Bâtie autour d’un script établi près de dix ans auparavant, et retravaillé entre-temps, cette suite renoue avec le premier film, après l’interlude Les Maîtresses de Dracula (1960), du même Terence Fisher. La patte Hammer est bien présente, que ce soit à travers les décors et paysages gothiques chers au studio, un Christopher Lee habité par son personnage, et un moine chasseur de vampire qui parvient honorablement à prendre la succession de Peter Cushing. La réalisation est toujours aussi efficace, magnifiée par une introduction qui met d’emblée en scène le père Sandor dans son rôle de spécialiste ès vampirisme. Le reste du casting ne démérite pas, chacun des acteurs participant à la réussite du projet, en faisant preuve d’une conviction certaine. Les amateurs du studio retrouveront également le couple Éros et Tanathos qui traverse toute la production de la Hammer, représenté ici par le duo des deux jeunes femmes pour la touche féminine, et par quelques passages où le sang coule abondamment pour la part d’horreur.
Une grosse nouveauté à noter, en plus de l’absence de Dracula pendant une partie importante du film : l’absence de dialogue du vampire, qui permet au réalisateur de se rapprocher d’un des ressorts majeurs du livre original, où le comte est le seul à ne pas être narrateur. Dracula apparaît ici comme un monstre mû par ses instincts qui n’a vraiment plus rien d’humain, hormis son enveloppe charnelle. Il est d’ailleurs bon d’appuyer sur la volonté du studio de se rapprocher davantage du roman de Stoker, même si la trame est totalement différente. Ludwig figure ainsi Renfield, Diana a de gros points communs avec Mina, Ludwig est un décalque de Renfield, etc. De quoi justifier ce qu’annoncent les écrans-titres : on est bien dans la continuité de l’œuvre de Stoker, mais il ne s’agit pas de l’adapter fidèlement. En plus des éléments déjà cités, comment ne pas penser au roman lorsque Dracula s’ouvre le torse, enjoignant (de force) Diana de s’abreuver de son sang ? À noter qu’on peut déceler un écho du premier volet dans ce que dit Charles à Sandor, après que ce dernier les ait sauvés lui et Diana : il a compris qu’il avait affaire à un vampire. Dans le film de 1958, si Harker feignait de se mettre au service du comte, c’était en réalité pour se faire l’exécuteur de celui-ci.
Dracula, puis une de ses victimes, incarnent donc les vampires présents dans cette suite. Le scénario permet de fixer sur pellicule la résurrection du vampire, qui a besoin du sang d’un être humain pour reconstituer son corps réduit en cendre. Le comte convoque par ailleurs son pouvoir d’hypnose à de nombreuses reprises, de même que son importante force physique. Quant aux moyens de détruire ou repousser les vampires, si on a droit aux classiques pieux et crucifix (et si l’ail s’avère peu efficace), les scénaristes ont en plus eu recours à une caractéristique peu utilisée dans les œuvres du genre : l’impossibilité pour un vampire de traverser une eau vive. La seule morsure de Dracula (les vampires possèdent ici de longues canines) semble enfin à même de transformer un être vivant en vampire, si elle n’est pas assez bénigne pour être cautérisée.

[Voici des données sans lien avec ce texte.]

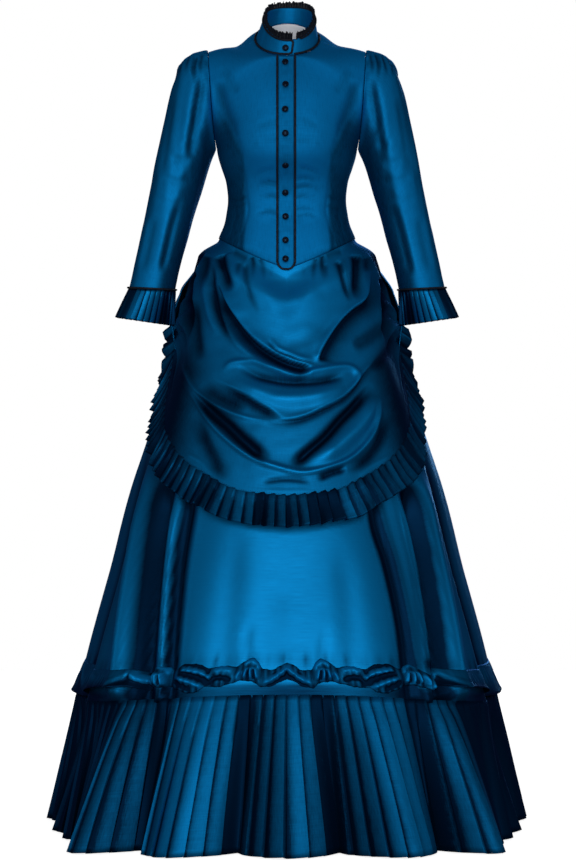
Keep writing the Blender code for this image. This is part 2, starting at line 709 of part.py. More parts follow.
def cuff_rows(end):
    """A pleated frill that flares from the sleeve's last section."""
    loop = end + end[:1]
    centre = sum(end, Vector()) / len(end)
    rows = []
    for share, depth, _ in CUFF_PLEAT_ROWS:
        row = []
        for place, ridge in pleat_columns(CUFF_PLEATS, closed=True):
            base = along(loop, place)
            way = (base - centre).normalized()
            flare = centre + (base - centre) * mix(1.0, CUFF_FRILL_FLARE, share)
            row.append(flare + CUFF_FRILL_DROP * share + way * (depth if ridge else 0) - Vector((0, 0, SEAM)))
        rows.append(row)
    return rows


def make_sleeves():
    rows = sleeve_rows()
    frill = cuff_rows(rows[-1])
    centre = sum(rows[-1], Vector()) / len(rows[-1])
    piping = []
    for point in rows[-1]:
        way = (point - centre).normalized()
        piping.append(point + way * (CORD_RADIUS + 0.0005) + Vector((0, 0, 0.0016)))
    for side, turned in (("left", lambda grid: grid), ("right", mirrored)):
        cloth(f"sleeve_{side}", turned(rows), closed=True)
        cloth(f"cuff_frill_{side}", turned(frill), closed=True, wall=FRILL_CLOTH)
        cord(f"cuff_piping_{side}", turned([piping])[0], closed=True)


# Overskirt

def tuck_heights(angle):
    return [basque_hem(angle) + BASQUE_TUCK - drop for drop in TUCK_DROPS]


def overskirt_heights(angle, steps):
    tuck = tuck_heights(angle)
    return tuck + [mix(tuck[-1], overskirt_edge(angle), step / steps) for step in range(1, steps + 1)]


def apron_heights(angle):
    return overskirt_heights(angle, APRON_STEPS)


def drape_heights(angle):
    return overskirt_heights(angle, DRAPE_STEPS)


def apron_point(angle, height):
    low = ease((-0.56 - height) / 0.12)
    free = mix(OVERSKIRT_FREE, OVERSKIRT_FREE_LOW, low)
    flat = hip_point(angle, height, TUCKED, free)
    clear_of_edge = ease((height - overskirt_edge(angle)) / 0.03)
    return hip_point(angle, height, TUCKED, free + swag_out(flat.x, height) * clear_of_edge)


def drape_point(angle, height):
    """The bustle drape swells like a shelf below the waist and falls in three puffs."""
    swell = ease((-0.415 - height) / 0.05)
    puffs = 0.010 * math.sin((height + 0.46) / 0.105 * math.tau) * ease((-0.46 - height) / 0.05)
    back = ease((100 - abs(angle - 180)) / 30)
    low = ease((-0.62 - height) / 0.16)
    free = mix(0.008, DRAPE_FREE, swell) + puffs * back * (1 - low) + 0.010 * low
    return hip_point(angle, height, TUCKED, free)


def columns_of(start, end, count, point_at, heights_at):
    """Rows of a panel whose columns run between two angles around the dress."""
    angles = [mix(start, end, column / count) for column in range(count + 1)]
    columns = [[point_at(angle, height) for height in heights_at(angle)] for angle in angles]
    return [list(row) for row in zip(*columns)]


def frill_rows(rows_above):
    """Knife pleats, one to a column of the panel above, that hang plumb near its hitched ends."""
    above, edge = rows_above
    pleats = len(edge) - 1
    rows = []
    for share, depth, kick in FRILL_PLEAT_ROWS:
        row = []
        for place, ridge in pleat_columns(pleats):
            index = min(int(place * pleats), pleats - 1)
            part = place * pleats - index
            base = edge[index].lerp(edge[index + 1], part)
            down = (base - above[index].lerp(above[index + 1], part)).normalized()
            run = (edge[min(index + 2, pleats)] - edge[max(index - 1, 0)]).normalized()
            square = (down - run * down.dot(run)).normalized()
            out = run.cross(square)
            out = out if out.dot(Vector((base.x, base.y - 0.08, 0))) > 0 else -out
            near_end = 1 - min(place, 1 - place) / 0.12
            way = square.lerp(Vector((0, 0, -1)), mix(0.40, 1.0, ease(near_end))).normalized()
            point = base + square * FRILL_SEAM + way * FRILL_DEPTH * share
            row.append(point + out * ((depth if ridge else 0) + kick))
        rows.append(row)
    return rows


def make_overskirt():
    inside = Vector((0, 0.08, -0.6))
    seam_turn = 0.15
    apron = columns_of(-SIDE_SEAM_ANGLE, SIDE_SEAM_ANGLE, APRON_PLEATS, apron_point, apron_heights)
    cloth("apron", apron, inside=inside)
    drape = columns_of(SIDE_SEAM_ANGLE + seam_turn, 360 - SIDE_SEAM_ANGLE - seam_turn, DRAPE_PLEATS,
                       drape_point, drape_heights)
    cloth("bustle_drape", drape, inside=inside)
    cloth("apron_frill", frill_rows(apron[-2:]), wall=FRILL_CLOTH, inside=inside)
    cloth("drape_frill", frill_rows(drape[-2:]), wall=FRILL_CLOTH, inside=inside)


# Underskirt, ruched band and flounce

def flounce_top(angle):
    return FLOUNCE_TOP - FLOUNCE_SIDE_DROP * abs(math.sin(math.radians(angle))) ** 1.5


def underskirt_heights(angle):
    seam = flounce_top(angle)
    return tuck_heights(angle) + list(LOW_HEIGHTS) + [seam + RUCHE_ABOVE + RUCHE_HALF, seam + RUCHE_ABOVE - RUCHE_HALF, seam]


def underskirt_point(angle, height):
    tucked = TUCKED + CLOTH + LAYER_GAP
    point = hip_point(angle, height, tucked, long_folds(angle, height))
    sunk = SHELF_DROP * ease((basque_hem(angle) - height) / HIP_BLEND) * ease((height + 0.70) / 0.16)
    return point - Vector((0, 0, sunk))


def even_angles(height, columns):
    """Angles that lie at even steps of length around the skirt's form."""
    fine = 720
    ring = [skirt_form(360 * step / fine, height)[0] for step in range(fine + 1)]
    angles = []
    for column in range(columns):
        index, part = step_along(ring, column / columns)
        angles.append(360 * (index + part) / fine)
    return angles


def underskirt_rows(angles):
    columns = [[underskirt_point(angle, height) for height in underskirt_heights(angle)] for angle in angles]
    return [list(row) for row in zip(*columns)]


def make_ruche(high_row, low_row):
    """Puffs of a gathered band, pinched between them, arched over the underskirt."""
    columns = RUCHE_PUFFS * PUFF_COLUMNS
    high_loop = high_row + high_row[:1]
    low_loop = low_row + low_row[:1]
    edge_out = FRILL_CLOTH + 0.0009
    rows = [[], [], []]
    for column in range(columns):
        place = column / columns
        step = place * UNDERSKIRT_COLUMNS
        index, part = int(step), step - int(step)
        high = high_loop[index].lerp(high_loop[index + 1], part)
        low = low_loop[index].lerp(low_loop[index + 1], part)
        middle = high.lerp(low, 0.5)
        up = (high - low) / 2
        out = Vector((middle.x / 0.36, (middle.y - 0.08) / 0.42, 0)).normalized()
        puff = math.sin(math.pi * (column % PUFF_COLUMNS) / PUFF_COLUMNS)
        tall = mix(0.55, 0.95, puff)
        bulge = mix(0.0075, 0.0200, puff)
        slant = 0.10 * math.sin(column * 1.9)
        for row, (height, away) in zip(rows, ((tall, edge_out), (slant, bulge), (-tall, edge_out))):
            row.append(middle + up * height + out * away)
    cloth("ruche", rows, closed=True, wall=FRILL_CLOTH)


def hem_point(angle):
    form, out = skirt_form(angle, HEM)
    return form + out * long_folds(angle, HEM) * 0.8, out


def flounce_rows(edge, angles, pleats):
    """Knife pleats from the underskirt's edge down to the hem."""
    rows = []
    for share, depth, _ in FLOUNCE_PLEAT_ROWS:
        row = []
        for place, ridge in pleat_columns(pleats):
            index, part = step_along(edge, place)
            base = edge[index].lerp(edge[index + 1], part)
            hem, out = hem_point(mix(angles[index], angles[index + 1], part))
            swing = 0.25 * math.sin(place * pleats * 0.9) * depth * math.sin(math.pi * place)
            point = base.lerp(hem, share) - Vector((0, 0, SEAM * (1 - share)))
            row.append(point + out * ((depth if ridge else 0) + swing * share))
        rows.append(row)
    return rows


def make_underskirt():
    inside = Vector((0, 0.08, -1.0))
    angles = even_angles(FLOUNCE_TOP, UNDERSKIRT_COLUMNS)
    rows = underskirt_rows(angles)
    cloth("underskirt", rows, closed=True, inside=inside)
    make_ruche(rows[-3], rows[-2])
    around = angles + [angle + 360 for angle in angles]
    loop = rows[-1] * 2
    eighth = UNDERSKIRT_COLUMNS // 8
    parts = (("front", 7 * eighth, 9 * eighth), ("left", eighth, 3 * eighth), ("back", 3 * eighth, 5 * eighth),
             ("right", 5 * eighth, 7 * eighth))
    for name, first, last in parts:
        edge, turns = loop[first:last + 1], around[first:last + 1]
        edge = [edge[0].lerp(edge[1], END_TRIM)] + edge[1:-1] + [edge[-1].lerp(edge[-2], END_TRIM)]
        turns = [mix(turns[0], turns[1], END_TRIM)] + turns[1:-1] + [mix(turns[-1], turns[-2], END_TRIM)]
        cloth(f"flounce_{name}", flounce_rows(edge, turns, FLOUNCE_PLEATS), wall=FRILL_CLOTH, inside=inside)


def main():
    for leftover in list(bpy.data.objects):
        bpy.data.objects.remove(leftover, do_unlink=True)
    made = bpy.data.collections.new(COLLECTION)
    bpy.context.scene.collection.children.link(made)
    make_bodice()
    make_placket()
    make_collar()
    make_collar_frill()
    make_neck_lining()
    make_buttons()
    make_sleeves()
    make_overskirt()
    make_underskirt()


main()
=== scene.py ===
"""A satin bustle dress, dressed: every visible piece of it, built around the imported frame.

Metres, +Z up. The dress faces -Y, the wearer's left is +X, and the origin lies midway between the
shoulders. Angles around the dress are in degrees: 0 at the front, 90 on the wearer's left, 180 at
the back. Each sub-assembly is a class that holds its sizes, builds its cloth and dresses it.
"""
import logging
import math
from dataclasses import dataclass
from enum import Enum
from typing import Mapping, Sequence

import bpy
import numpy as np
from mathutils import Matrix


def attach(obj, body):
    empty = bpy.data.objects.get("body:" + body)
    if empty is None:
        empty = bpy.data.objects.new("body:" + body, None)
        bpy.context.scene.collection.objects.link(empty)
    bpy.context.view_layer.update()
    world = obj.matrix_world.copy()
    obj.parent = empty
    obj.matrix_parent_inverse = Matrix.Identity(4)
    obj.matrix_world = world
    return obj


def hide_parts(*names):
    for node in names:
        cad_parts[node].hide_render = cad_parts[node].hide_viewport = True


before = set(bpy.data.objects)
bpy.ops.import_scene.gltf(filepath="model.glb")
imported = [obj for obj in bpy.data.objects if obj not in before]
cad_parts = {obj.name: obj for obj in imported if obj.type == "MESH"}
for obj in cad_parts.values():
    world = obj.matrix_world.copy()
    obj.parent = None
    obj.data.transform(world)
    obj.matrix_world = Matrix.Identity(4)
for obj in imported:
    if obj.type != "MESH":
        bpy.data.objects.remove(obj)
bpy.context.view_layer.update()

LOG = logging.getLogger("bustle_dress")
Points = np.ndarray
Route = Sequence[tuple[float, float]]

CLOTH = 0.0015
FRILL_CLOTH = 0.0009
SEAM = 0.0006
TUCKED = 0.0032
UNDERARM = -0.202
HEM = -1.440
FLOOR_Z = -1.4412
AXIS_Y = 0.08
REST_GAP = 0.0035
STEPS_IN_A_PLEAT = 8
INSIDE_THE_HIPS = (0.0, AXIS_Y, -0.6)
INSIDE_THE_SKIRT = (0.0, AXIS_Y, -1.0)


# ---------------------------------------------------------------- numbers

def ease(share: Points | float) -> Points:
    """Return a share clipped to 0 to 1 with soft ends."""
    share = np.clip(share, 0.0, 1.0)
    return share * share * (3 - 2 * share)


def mix(first: Points | float, second: Points | float, share: Points | float) -> Points:
    """Return the value at a share of the way from first to second."""
    return first + (second - first) * share


def signed_power(value: Points, power: float | Points) -> Points:
    """Return a value's size raised to a power, with its own sign."""
    return np.sign(value) * np.abs(value) ** power


def unit(vectors: Points) -> Points:
    """Return vectors of length 1."""
    return vectors / np.maximum(np.linalg.norm(vectors, axis=-1, keepdims=True), 1e-12)


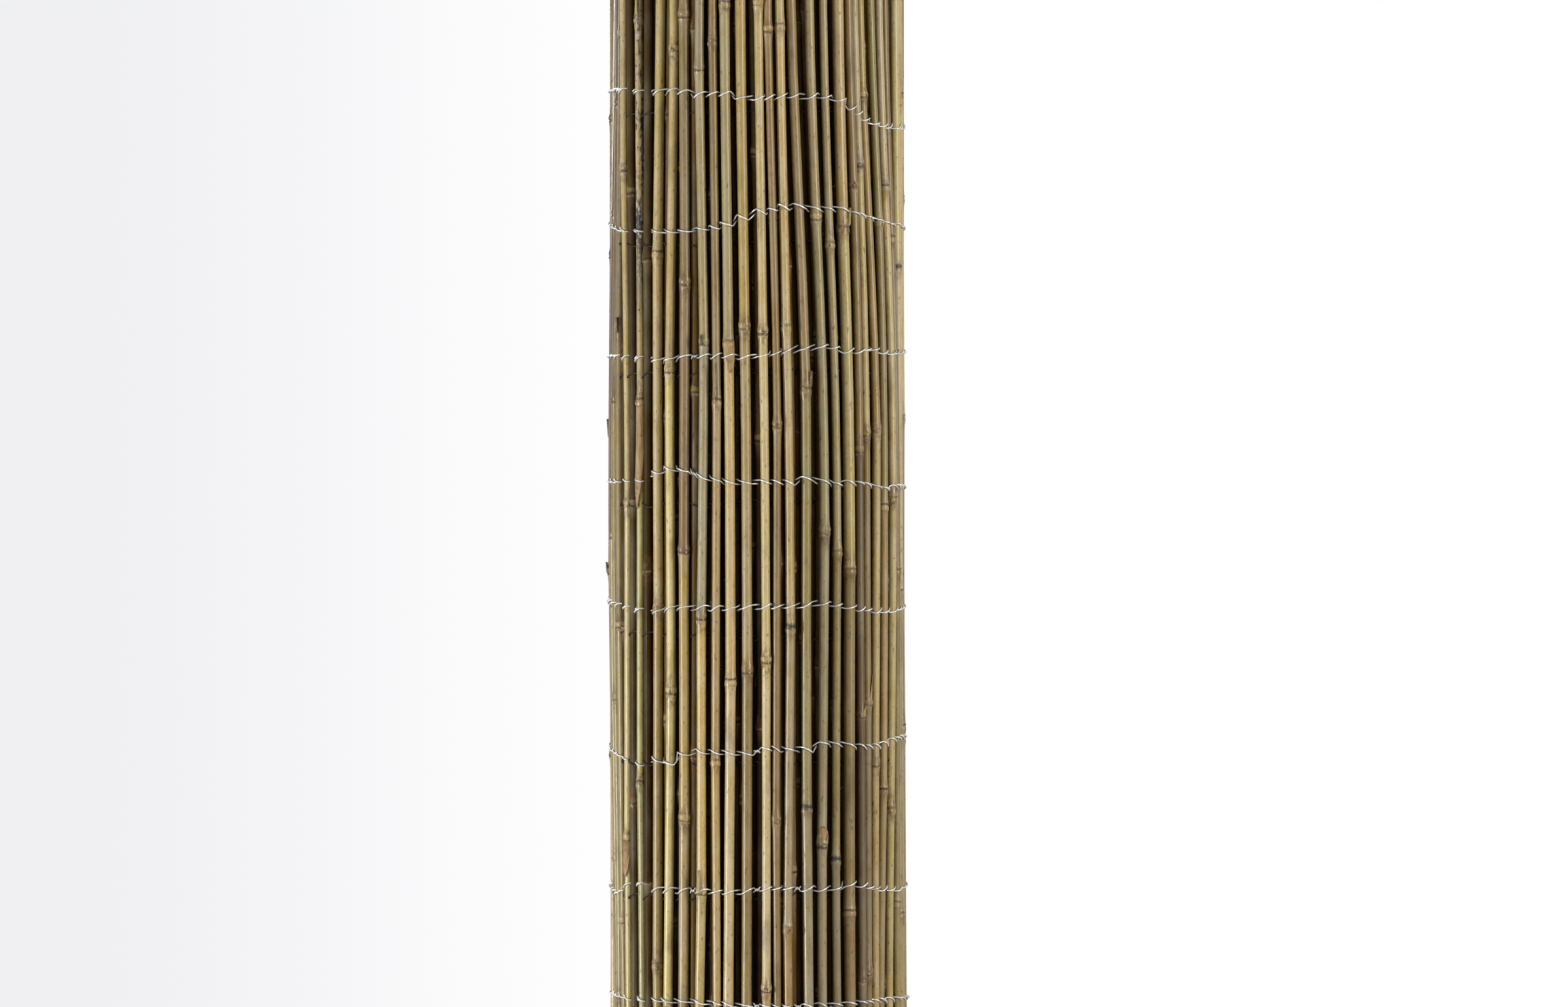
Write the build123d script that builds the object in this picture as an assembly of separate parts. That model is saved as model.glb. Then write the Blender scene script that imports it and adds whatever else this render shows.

Un film qui prend avec brio la suite de ses prédécesseurs, et confirme que la Hammer a fortement influencé la représentation gothique du vampire au cinéma à partir de cette époque. Une réussite, tant sur le plan des images que du scénario ou de la bande-son, qui a contribué à faire de Christopher Lee un des interprètes les plus marquants du comte, et de Terence Fisher un véritable génie du genre fantastique au cinéma.